The exercise
Give back exactly the lines running from the line that holds "right cheek flap." through the line that holds "imported = [obj", ends included, and no other lines.

Information supplied

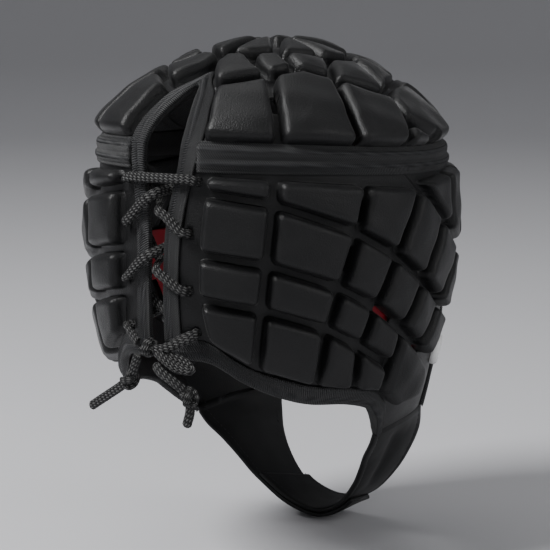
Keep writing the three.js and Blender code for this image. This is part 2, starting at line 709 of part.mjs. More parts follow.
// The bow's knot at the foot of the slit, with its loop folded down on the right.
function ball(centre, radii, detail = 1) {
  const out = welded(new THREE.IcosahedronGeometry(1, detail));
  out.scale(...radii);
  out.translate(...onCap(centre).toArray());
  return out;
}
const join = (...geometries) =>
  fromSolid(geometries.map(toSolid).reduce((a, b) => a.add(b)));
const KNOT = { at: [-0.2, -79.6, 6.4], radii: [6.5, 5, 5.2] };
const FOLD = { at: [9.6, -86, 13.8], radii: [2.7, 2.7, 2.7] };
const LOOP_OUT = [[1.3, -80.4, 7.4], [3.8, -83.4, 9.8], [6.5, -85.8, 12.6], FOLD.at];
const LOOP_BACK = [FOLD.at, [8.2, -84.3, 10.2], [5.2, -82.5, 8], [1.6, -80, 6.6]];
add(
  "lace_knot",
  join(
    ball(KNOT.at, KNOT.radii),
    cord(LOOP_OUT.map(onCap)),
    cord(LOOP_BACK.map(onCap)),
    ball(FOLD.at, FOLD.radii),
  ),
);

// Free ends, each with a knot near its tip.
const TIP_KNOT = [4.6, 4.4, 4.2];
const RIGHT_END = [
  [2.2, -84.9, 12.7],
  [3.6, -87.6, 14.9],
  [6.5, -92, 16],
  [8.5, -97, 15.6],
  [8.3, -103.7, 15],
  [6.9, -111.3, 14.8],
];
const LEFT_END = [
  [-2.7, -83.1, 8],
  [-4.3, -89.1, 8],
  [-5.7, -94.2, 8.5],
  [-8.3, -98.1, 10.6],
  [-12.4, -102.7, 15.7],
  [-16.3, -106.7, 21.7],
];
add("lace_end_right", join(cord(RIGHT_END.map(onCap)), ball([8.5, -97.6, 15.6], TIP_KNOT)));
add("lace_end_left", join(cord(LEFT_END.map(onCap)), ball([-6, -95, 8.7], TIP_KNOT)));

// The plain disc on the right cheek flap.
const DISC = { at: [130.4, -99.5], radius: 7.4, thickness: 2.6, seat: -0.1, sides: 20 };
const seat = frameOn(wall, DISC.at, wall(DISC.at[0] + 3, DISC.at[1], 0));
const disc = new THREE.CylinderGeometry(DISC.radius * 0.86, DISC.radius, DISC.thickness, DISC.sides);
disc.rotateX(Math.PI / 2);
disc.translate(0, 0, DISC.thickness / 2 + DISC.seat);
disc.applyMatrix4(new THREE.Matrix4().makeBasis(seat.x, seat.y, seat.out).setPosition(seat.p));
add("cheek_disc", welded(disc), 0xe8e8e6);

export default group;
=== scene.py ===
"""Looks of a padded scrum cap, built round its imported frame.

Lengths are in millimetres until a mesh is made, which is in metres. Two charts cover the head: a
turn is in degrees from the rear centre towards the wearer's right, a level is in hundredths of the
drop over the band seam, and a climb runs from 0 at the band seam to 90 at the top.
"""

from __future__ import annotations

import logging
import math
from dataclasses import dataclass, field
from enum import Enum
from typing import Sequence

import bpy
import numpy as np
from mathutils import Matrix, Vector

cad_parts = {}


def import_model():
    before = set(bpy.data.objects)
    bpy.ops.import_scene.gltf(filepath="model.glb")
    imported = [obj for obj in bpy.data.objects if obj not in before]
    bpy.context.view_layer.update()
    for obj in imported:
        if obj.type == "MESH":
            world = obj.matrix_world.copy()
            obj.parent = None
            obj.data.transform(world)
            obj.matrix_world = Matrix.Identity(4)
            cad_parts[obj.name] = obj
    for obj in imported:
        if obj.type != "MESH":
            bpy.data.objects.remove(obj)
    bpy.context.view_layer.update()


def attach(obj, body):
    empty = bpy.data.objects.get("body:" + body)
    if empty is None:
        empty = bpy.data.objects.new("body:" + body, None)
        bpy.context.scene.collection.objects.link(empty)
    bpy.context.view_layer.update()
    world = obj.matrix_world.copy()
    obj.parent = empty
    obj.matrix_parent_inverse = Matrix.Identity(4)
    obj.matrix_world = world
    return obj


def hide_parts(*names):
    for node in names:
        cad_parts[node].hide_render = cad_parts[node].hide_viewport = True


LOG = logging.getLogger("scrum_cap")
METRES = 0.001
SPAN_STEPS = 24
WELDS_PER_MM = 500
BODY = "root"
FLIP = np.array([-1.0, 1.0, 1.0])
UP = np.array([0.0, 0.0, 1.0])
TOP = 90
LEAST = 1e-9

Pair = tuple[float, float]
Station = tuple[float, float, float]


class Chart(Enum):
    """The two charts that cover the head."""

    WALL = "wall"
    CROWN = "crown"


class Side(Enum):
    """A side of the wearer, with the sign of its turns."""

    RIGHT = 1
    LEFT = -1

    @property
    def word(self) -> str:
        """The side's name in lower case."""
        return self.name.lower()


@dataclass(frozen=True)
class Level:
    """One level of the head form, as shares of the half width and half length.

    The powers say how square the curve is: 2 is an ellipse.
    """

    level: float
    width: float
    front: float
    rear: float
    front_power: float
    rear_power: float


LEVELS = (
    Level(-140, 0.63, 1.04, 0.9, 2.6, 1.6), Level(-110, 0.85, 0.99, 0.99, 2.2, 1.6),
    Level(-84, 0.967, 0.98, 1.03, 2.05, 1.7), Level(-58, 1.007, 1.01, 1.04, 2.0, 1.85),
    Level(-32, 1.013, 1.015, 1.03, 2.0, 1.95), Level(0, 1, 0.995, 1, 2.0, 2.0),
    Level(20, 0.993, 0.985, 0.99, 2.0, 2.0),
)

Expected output
// The plain disc on the right cheek flap.
const DISC = { at: [130.4, -99.5], radius: 7.4, thickness: 2.6, seat: -0.1, sides: 20 };
const seat = frameOn(wall, DISC.at, wall(DISC.at[0] + 3, DISC.at[1], 0));
const disc = new THREE.CylinderGeometry(DISC.radius * 0.86, DISC.radius, DISC.thickness, DISC.sides);
disc.rotateX(Math.PI / 2);
disc.translate(0, 0, DISC.thickness / 2 + DISC.seat);
disc.applyMatrix4(new THREE.Matrix4().makeBasis(seat.x, seat.y, seat.out).setPosition(seat.p));
add("cheek_disc", welded(disc), 0xe8e8e6);

export default group;
=== scene.py ===
"""Looks of a padded scrum cap, built round its imported frame.

Lengths are in millimetres until a mesh is made, which is in metres. Two charts cover the head: a
turn is in degrees from the rear centre towards the wearer's right, a level is in hundredths of the
drop over the band seam, and a climb runs from 0 at the band seam to 90 at the top.
"""

from __future__ import annotations

import logging
import math
from dataclasses import dataclass, field
from enum import Enum
from typing import Sequence

import bpy
import numpy as np
from mathutils import Matrix, Vector

cad_parts = {}


def import_model():
    before = set(bpy.data.objects)
    bpy.ops.import_scene.gltf(filepath="model.glb")
    imported = [obj for obj in bpy.data.objects if obj not in before]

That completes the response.